Говорю вам: меня спас рок-н-ролл. Если бы не музыка, я бы сейчас был адвокатом.
Я родился в Дюссельдорфе. Во время войны он был уничтожен на 80 процентов, стерт и раздавлен. Из руин торчали трубы дымоходов, улицы были пустыми, но почему-то все это было не страшно. А вот что пугало меня по-настоящему — так это трамваи, которые продолжали ходить среди руин из ниоткуда в никуда.
Я рос в послевоенной Германии, но в детстве самым родным местом на планете мне казалась Америка. Так что, когда я впервые приехал туда, я сразу почувствовал себя как дома.

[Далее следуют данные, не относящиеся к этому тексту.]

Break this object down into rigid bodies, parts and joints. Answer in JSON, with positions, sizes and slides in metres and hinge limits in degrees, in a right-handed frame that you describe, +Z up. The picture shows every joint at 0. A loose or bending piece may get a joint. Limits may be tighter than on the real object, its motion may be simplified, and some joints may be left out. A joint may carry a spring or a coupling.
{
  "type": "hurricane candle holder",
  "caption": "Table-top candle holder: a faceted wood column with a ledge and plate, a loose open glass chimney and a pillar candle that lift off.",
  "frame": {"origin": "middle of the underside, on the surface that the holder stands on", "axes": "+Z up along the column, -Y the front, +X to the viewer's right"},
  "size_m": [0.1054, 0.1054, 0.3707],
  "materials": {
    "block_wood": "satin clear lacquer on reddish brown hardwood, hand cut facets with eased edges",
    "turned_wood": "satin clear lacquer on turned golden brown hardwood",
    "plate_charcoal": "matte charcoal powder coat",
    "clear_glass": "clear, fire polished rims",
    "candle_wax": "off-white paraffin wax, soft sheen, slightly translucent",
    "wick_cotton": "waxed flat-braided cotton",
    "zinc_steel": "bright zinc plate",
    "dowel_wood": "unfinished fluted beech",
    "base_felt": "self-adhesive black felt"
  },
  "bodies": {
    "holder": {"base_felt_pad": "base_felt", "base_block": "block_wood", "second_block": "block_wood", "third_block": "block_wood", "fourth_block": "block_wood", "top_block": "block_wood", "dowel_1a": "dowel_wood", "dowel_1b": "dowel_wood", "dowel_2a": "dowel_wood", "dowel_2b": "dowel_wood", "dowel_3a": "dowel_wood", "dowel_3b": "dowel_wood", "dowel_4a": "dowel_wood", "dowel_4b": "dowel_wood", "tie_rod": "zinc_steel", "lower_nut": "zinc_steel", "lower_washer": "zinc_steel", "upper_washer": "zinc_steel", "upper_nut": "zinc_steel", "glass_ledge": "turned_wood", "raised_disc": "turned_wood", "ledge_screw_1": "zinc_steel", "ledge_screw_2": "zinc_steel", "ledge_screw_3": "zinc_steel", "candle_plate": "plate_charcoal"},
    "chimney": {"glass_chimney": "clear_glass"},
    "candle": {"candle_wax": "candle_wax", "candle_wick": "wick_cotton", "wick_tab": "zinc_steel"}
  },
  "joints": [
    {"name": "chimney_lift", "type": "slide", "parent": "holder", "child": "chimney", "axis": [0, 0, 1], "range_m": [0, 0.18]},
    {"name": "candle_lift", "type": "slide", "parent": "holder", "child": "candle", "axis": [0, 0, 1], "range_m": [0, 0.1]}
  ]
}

У меня огромная коллекция комиксов, это правда. Особенно диснеевских. Я помню, что они появились в германии в 1952 году, и у меня до сих пор есть полная подборка за этот год. Каждый выпуск был чем-то вроде откровения. Эти комиксы были полностью на немецком языке; в них были переведены даже имена персонажей, и это было очень смешно. Потом, уже когда я оказался в Америке, я вдруг узнал, что моих любимых тика, Трика и трака на самом деле звали Хьюи, Луи И Дьюи (близнецы, племянники Дональда-дака; в русском переводе — Вилли, Билли и Дилли. — Правила жизни). А дядюшка Дагобер оказался дядюшкой Скруджем.
Главными книгами моего детства были «Том Сойер» и «Гекльберри Финн». Но больше всего из этих двоих я, пожалуй, любил Тома. Гекльберри пугал меня. Мне казалось, что он безумец. А в Томе я всегда видел что-то родственное.

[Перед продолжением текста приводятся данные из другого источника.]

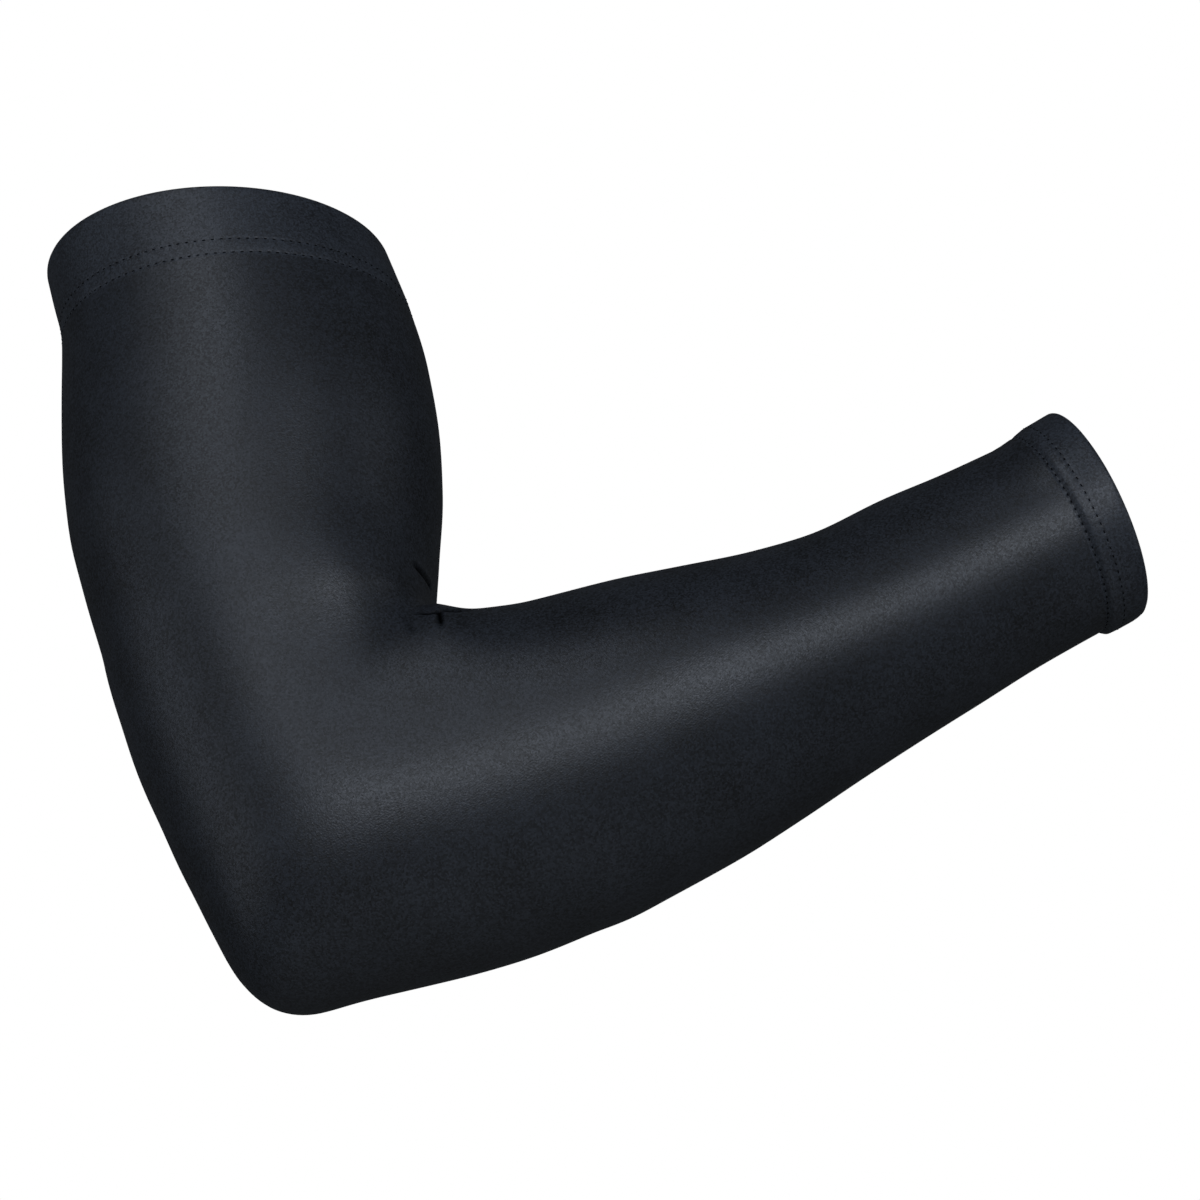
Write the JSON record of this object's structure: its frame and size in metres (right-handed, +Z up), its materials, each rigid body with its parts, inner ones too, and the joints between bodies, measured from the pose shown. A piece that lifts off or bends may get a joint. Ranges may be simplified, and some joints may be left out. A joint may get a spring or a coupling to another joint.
{
  "type": "arm sleeve",
  "caption": "Stretch-knit sleeve for a bent arm, upper arm to wrist, with a turned and double-stitched hem at each end.",
  "frame": {"origin": "middle of the elbow, where the centre lines of the upper arm and the forearm cross", "axes": "+Z up the upper arm, +X on the inner side of the elbow where the forearm points, rising 19 degrees; the arm bends in the XZ plane and Y runs across it"},
  "size_m": [0.3047, 0.098, 0.2363],
  "materials": {
    "sleeve_knit": "satin stretch knit",
    "hem_knit": "satin stretch knit, folded and stitched"
  },
  "bodies": {
    "root": {"sleeve_body": "sleeve_knit", "upper_hem": "hem_knit", "wrist_hem": "hem_knit"}
  },
  "joints": []
}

Я не раскрою никакого секрета, если скажу, что менее всего немцы знамениты своим чувством юмора.
Вместо того чтобы вверять себя в руки продюсеров, я всегда предпочитаю сам выступать продюсером своих фильмов. В этом смысле я как мать, которая боится доверить своих детей злой и развращенной гувернантке.
Европейское кино — исчезающий вид. Мы должны защищать его, как снежного барса, и бороться с браконьерством.
У меня есть свои радости: в сегодняшнем немецком прокате немецкие фильмы занимают около 30 процентов. А ведь в конце восьмидесятых немецких фильмов в прокате было лишь 5 процентов. Оставшиеся 95 были американскими.
Боязнь не суметь повторить собственный успех — вот что действительно страшно.
Мне нравится отношение американцев к сценарию. Я бы назвал это отношение более практичным. Ведь в отличие от Европы, где изменить сценарий в ходе съемок — это обычное дело, для американцев сценарий — это чертеж, которому нужно следовать неукоснительно, иначе может обрушиться все здание.
При сегодняшнем недостатке хороших сценаристов всем режиссерам рано или поздно придется стать писателями.
Я начинал как кинокритик и даже не мечтал стать кинорежиссером. Впрочем, полагаю, что это общее место. Ведь и Годар, и Трюффо, и Шаброль — все они когда-то были кинокритиками.
Мне кажется, что падением уровня кинематографа мы, в первую очередь, обязаны падению уровня кинокритики.
Я люблю изучать историю кино. Всегда лучше перенимать опыт своих предшественников, чем опыт современников.
Искусству снимать кино нужно учиться у искусства живописи.
Берлин — это единственный город на планете, который я могу назвать своим. Я не знаю, в чем его магия. Может быть, это его расположение. По одну сторону здесь вся восточная Европа, Варшава и Москва; по другую сторону — Париж и Лондон, а позади — Вена и Мюнхен. Мне кажется, это единственный европейский город, который можно назвать
плавильным котлом — таким же, каким когда-то был Нью-Йорк.
Если что-нибудь когда-нибудь и уничтожит кинематограф, то это будет порнография.
Мне кажется, мир нуждается в кинематографе так же, как тяжелораненый нуждается в обезболивающем.